## [PROBLEM]
Give the number of lines that include the word "pose", nothing more.

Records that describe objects
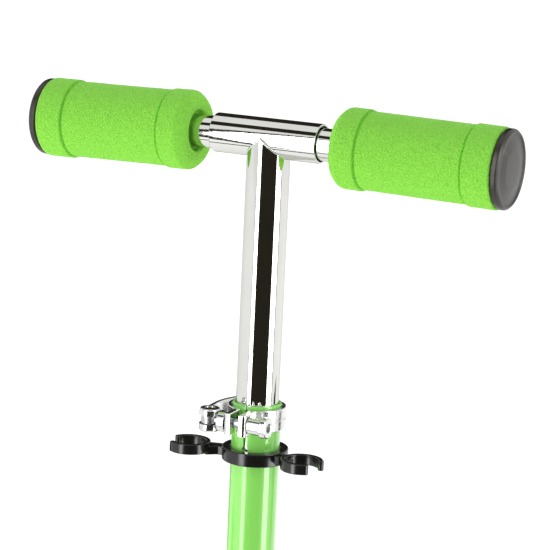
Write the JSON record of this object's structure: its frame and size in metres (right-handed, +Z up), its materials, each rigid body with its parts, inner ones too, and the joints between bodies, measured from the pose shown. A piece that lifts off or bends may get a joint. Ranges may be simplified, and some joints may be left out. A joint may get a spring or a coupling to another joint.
{
  "type": "folding kick scooter",
  "caption": "Folding kick scooter with a telescoping T-bar, pull-out foam grips, a storage clip, a quick-release height clamp and a sprung fender brake.",
  "frame": {"origin": "centre of the footprint, on the ground under the wheels", "axes": "+Z up, the scooter rolls towards -Y, +X is the rider's left"},
  "size_m": [0.3014, 0.595, 0.7914],
  "materials": {
    "foam": "bright lime closed-cell foam, fine pebbled skin, matt",
    "chrome_tube": "mirror chrome plate",
    "green_paint": "bright green gloss powder coat",
    "black_plastic": "black moulded plastic, satin gloss",
    "grey_cap": "dark warm-grey moulded rubber, satin",
    "zinc_steel": "bright zinc-plated steel",
    "bearing_steel": "ground bearing steel",
    "aluminium": "brushed, clear anodised",
    "wheel_core": "white moulded nylon",
    "tyre": "translucent-looking green polyurethane, satin",
    "grip_tape": "black abrasive grit on film",
    "spring_steel": "oiled spring wire"
  },
  "bodies": {
    "deck_assembly": {"deck": "aluminium", "grip_tape": "grip_tape", "front_bracket": "zinc_steel", "rear_bracket": "zinc_steel", "front_deck_bolt_left": "zinc_steel", "front_deck_bolt_right": "zinc_steel", "rear_deck_bolt_left": "zinc_steel", "rear_deck_bolt_right": "zinc_steel", "fold_pivot_bolt": "zinc_steel", "fold_pivot_nut": "zinc_steel", "fold_lock_skewer": "zinc_steel", "fold_lock_nut": "chrome_tube", "rear_axle_bolt": "zinc_steel", "rear_axle_nut": "zinc_steel", "rear_bearing_spacer": "aluminium", "fender_pin": "zinc_steel", "fender_spring": "spring_steel"},
    "neck": {"folding_neck": "green_paint", "lower_bearing_cup": "aluminium", "upper_bearing_cup": "aluminium", "lower_headset_bearing": "bearing_steel", "upper_headset_bearing": "bearing_steel"},
    "steering_assembly": {"fork": "chrome_tube", "headset_locknut": "zinc_steel", "steering_column": "green_paint", "column_base_clamp": "aluminium", "base_clamp_bolt_lower": "zinc_steel", "base_clamp_bolt_upper": "zinc_steel", "height_clamp_band": "chrome_tube", "clamp_skewer": "zinc_steel", "clamp_cam_seat": "chrome_tube", "clamp_adjusting_nut": "chrome_tube", "grip_clip": "black_plastic", "front_axle_bolt": "zinc_steel", "front_axle_nut": "zinc_steel", "front_bearing_spacer": "aluminium"},
    "front_wheel": {"front_tyre": "tyre", "front_wheel_core": "wheel_core", "front_bearing_left": "bearing_steel", "front_bearing_right": "bearing_steel"},
    "rear_wheel": {"rear_tyre": "tyre", "rear_wheel_core": "wheel_core", "rear_bearing_left": "bearing_steel", "rear_bearing_right": "bearing_steel"},
    "height_clamp_lever": {"clamp_lever": "chrome_tube", "clamp_lever_pin": "chrome_tube"},
    "handlebar": {"handlebar_stem": "chrome_tube", "stem_end_bush": "black_plastic"},
    "left_handle": {"left_handle_tube": "chrome_tube", "left_foam_grip": "foam", "left_end_cap": "grey_cap", "left_snap_button": "spring_steel"},
    "right_handle": {"right_handle_tube": "chrome_tube", "right_foam_grip": "foam", "right_end_cap": "grey_cap", "right_snap_button": "spring_steel"},
    "fold_lever": {"fold_lock_lever": "black_plastic", "fold_lock_lever_pin": "chrome_tube"},
    "fender": {"brake_fender": "aluminium"}
  },
  "joints": [
    {"name": "fold", "type": "hinge", "parent": "deck_assembly", "child": "neck", "pos_m": [0, -0.1635, 0.078], "axis": [-1, 0, 0], "range_deg": [0, 84]},
    {"name": "steering", "type": "hinge", "parent": "neck", "child": "steering_assembly", "pos_m": [0, -0.23705, 0.14945], "axis": [0, 0.1045, 0.9945], "continuous": true},
    {"name": "front_wheel_spin", "type": "hinge", "parent": "steering_assembly", "child": "front_wheel", "pos_m": [0, -0.2475, 0.05], "axis": [1, 0, 0], "continuous": true},
    {"name": "rear_wheel_spin", "type": "hinge", "parent": "deck_assembly", "child": "rear_wheel", "pos_m": [0, 0.2375, 0.05], "axis": [1, 0, 0], "continuous": true},
    {"name": "bar_height", "type": "slide", "parent": "steering_assembly", "child": "handlebar", "axis": [0, 0.1045, 0.9945], "range_m": [-0.135, 0.06]},
    {"name": "left_handle_pull", "type": "slide", "parent": "handlebar", "child": "left_handle", "axis": [0.9998, -0.0018, -0.0174], "range_m": [0, 0.03], "deforming": ["left_snap_button"]},
    {"name": "right_handle_pull", "type": "slide", "parent": "handlebar", "child": "right_handle", "axis": [-0.9998, -0.0018, -0.0174], "range_m": [0, 0.03], "deforming": ["right_snap_button"]},
    {"name": "height_clamp_release", "type": "hinge", "parent": "steering_assembly", "child": "height_clamp_lever", "pos_m": [-0.019, -0.21318, 0.60611], "axis": [0, 0.1045, 0.9945], "range_deg": [0, 150]},
    {"name": "fold_lock_release", "type": "hinge", "parent": "deck_assembly", "child": "fold_lever", "pos_m": [-0.0244, -0.14052, 0.05872], "axis": [0, -1, 0], "range_deg": [0, 120]},
    {"name": "fender_brake", "type": "hinge", "parent": "deck_assembly", "child": "fender", "pos_m": [0, 0.188, 0.084], "axis": [-1, 0, 0], "range_deg": [0, 4.8], "stiffness_Nm_per_rad": 4, "springref_deg": -8.59, "deforming": ["fender_spring"]}
  ]
}
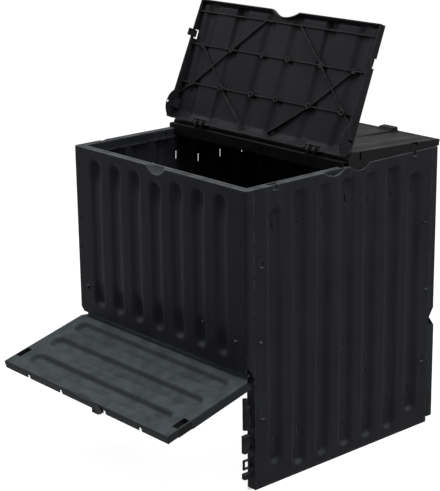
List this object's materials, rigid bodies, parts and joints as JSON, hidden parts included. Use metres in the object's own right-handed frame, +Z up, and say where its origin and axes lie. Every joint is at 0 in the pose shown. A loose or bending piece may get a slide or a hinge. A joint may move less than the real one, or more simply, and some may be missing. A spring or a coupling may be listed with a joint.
{
  "type": "compost bin with lid",
  "caption": "Square ribbed plastic compost bin, open below, with a two-part hinged lid on a bar across the rim and a lift-up flap at the foot of the front and of the rear.",
  "frame": {"origin": "centre of the bin's square footprint, on the ground", "axes": "+X to the right seen from the front, along the flaps' and lids' hinges; +Y from the front towards the rear; +Z up"},
  "size_m": [0.7, 0.9669, 1.1464],
  "materials": {
    "panel_plastic": "satin",
    "flap_plastic": "satin",
    "lid_plastic": "satin",
    "bar_plastic": "satin",
    "stud_plastic": "satin",
    "pin_plastic": "satin"
  },
  "bodies": {
    "bin": {"right_panel": "panel_plastic", "left_panel": "panel_plastic", "front_panel": "panel_plastic", "rear_panel": "panel_plastic", "hinge_bar": "bar_plastic", "front_flap_pin_right": "pin_plastic", "front_flap_pin_left": "pin_plastic", "rear_flap_pin_right": "pin_plastic", "rear_flap_pin_left": "pin_plastic", "front_lid_pin_right": "pin_plastic", "front_lid_pin_left": "pin_plastic", "rear_lid_pin_right": "pin_plastic", "rear_lid_pin_left": "pin_plastic"},
    "front_lid": {"front_lid": "lid_plastic"},
    "rear_lid": {"rear_lid": "lid_plastic"},
    "front_flap": {"front_flap": "flap_plastic", "front_flap_stud": "stud_plastic"},
    "rear_flap": {"rear_flap": "flap_plastic", "rear_flap_stud": "stud_plastic"}
  },
  "joints": [
    {"name": "front_lid_hinge", "type": "hinge", "parent": "bin", "child": "front_lid", "pos_m": [0, -0.004, 0.818], "axis": [1, 0, 0], "range_deg": [0, 114]},
    {"name": "rear_lid_hinge", "type": "hinge", "parent": "bin", "child": "rear_lid", "pos_m": [0, 0.004, 0.818], "axis": [1, 0, 0], "range_deg": [0, 28]},
    {"name": "front_flap_hinge", "type": "hinge", "parent": "bin", "child": "front_flap", "pos_m": [0, -0.338, 0.294], "axis": [1, 0, 0], "range_deg": [-14.8, 75.2]},
    {"name": "rear_flap_hinge", "type": "hinge", "parent": "bin", "child": "rear_flap", "pos_m": [0, 0.338, 0.294], "axis": [1, 0, 0], "range_deg": [0, 90]}
  ]
}
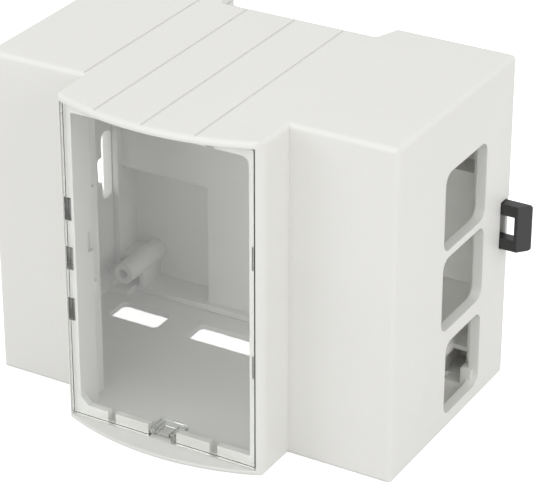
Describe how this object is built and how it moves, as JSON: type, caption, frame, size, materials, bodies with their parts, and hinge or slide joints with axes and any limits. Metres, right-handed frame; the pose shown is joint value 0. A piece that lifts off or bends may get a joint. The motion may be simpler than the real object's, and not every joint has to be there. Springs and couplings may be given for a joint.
{
  "type": "din rail enclosure",
  "caption": "Stepped modular housing for a DIN rail, with a crowned nose, clear front panel, open wiring ports and a black pull latch.",
  "frame": {"origin": "middle of the face that seats on the rail, halfway across and halfway along the case", "axes": "+X across the rail towards the latch, -Y out of the front, +Z along the rail; the case stands on its side wall"},
  "size_m": [0.0958, 0.0635, 0.071],
  "materials": {
    "grey_case": "fine matt moulded ABS",
    "grey_base": "fine matt moulded ABS",
    "clear_panel": "clear polished polycarbonate",
    "black_latch": "satin moulded acetal"
  },
  "bodies": {
    "case": {"cover": "grey_case", "base_plate": "grey_base"},
    "panel": {"front_panel": "clear_panel"},
    "latch": {"rail_latch": "black_latch"}
  },
  "joints": [
    {"name": "latch_slide", "type": "slide", "parent": "case", "child": "latch", "axis": [1, 0, 0], "range_m": [0, 0.004], "stiffness_N_per_m": 400, "springref_m": -0.001},
    {"name": "panel_slide", "type": "slide", "parent": "case", "child": "panel", "axis": [0, -1, 0], "range_m": [0, 0.012]}
  ]
}
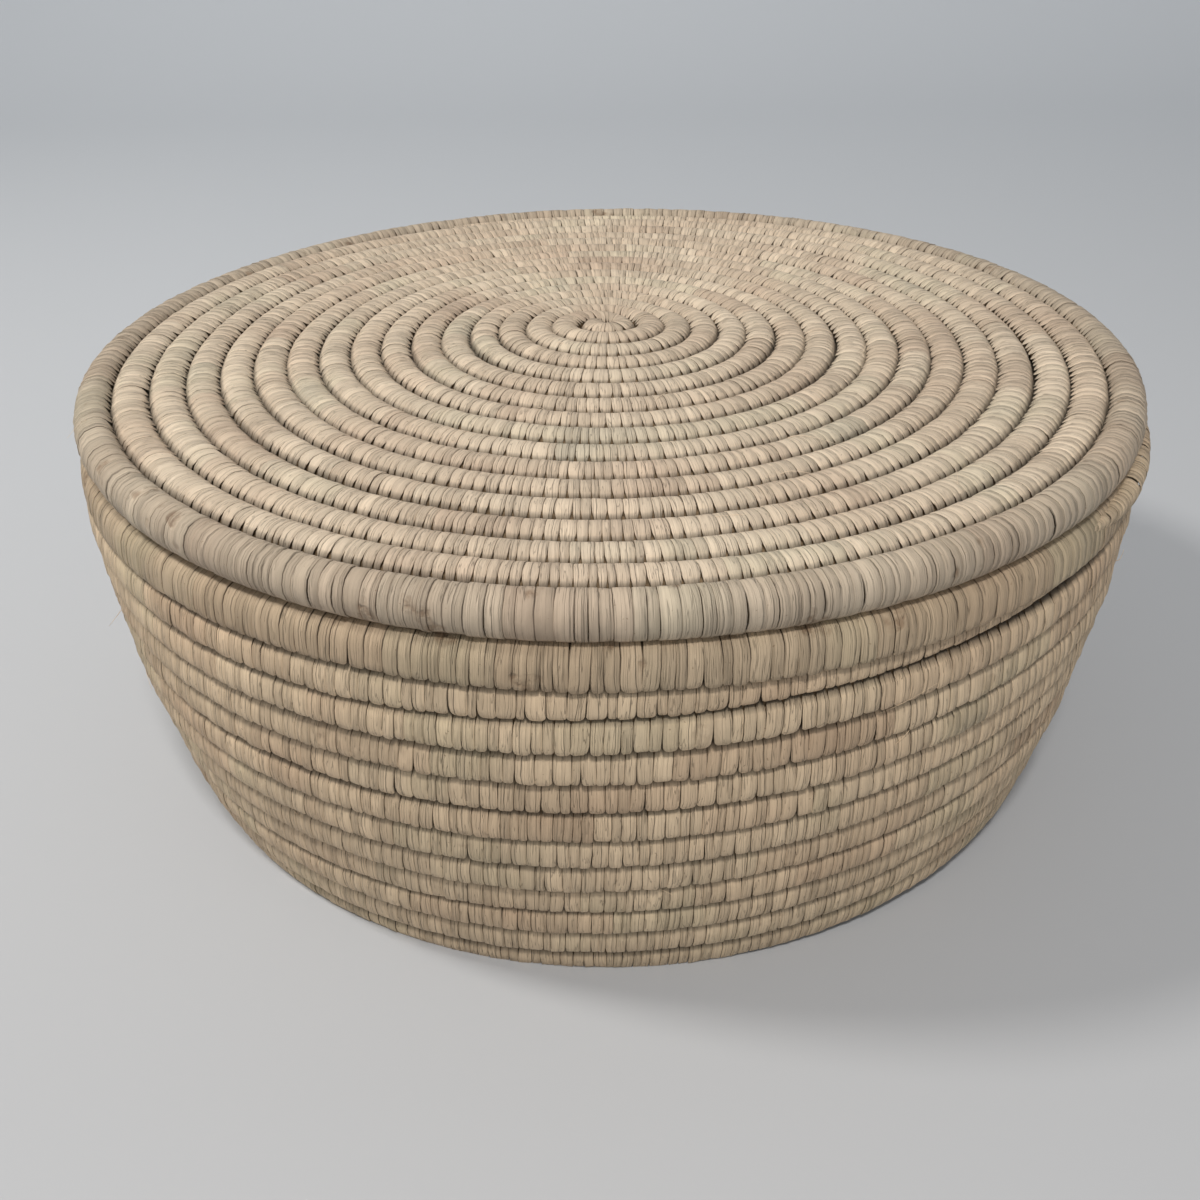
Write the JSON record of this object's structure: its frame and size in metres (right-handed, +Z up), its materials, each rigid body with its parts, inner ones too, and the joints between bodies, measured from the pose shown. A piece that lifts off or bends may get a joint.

## [EXERCISE ANSWER]
4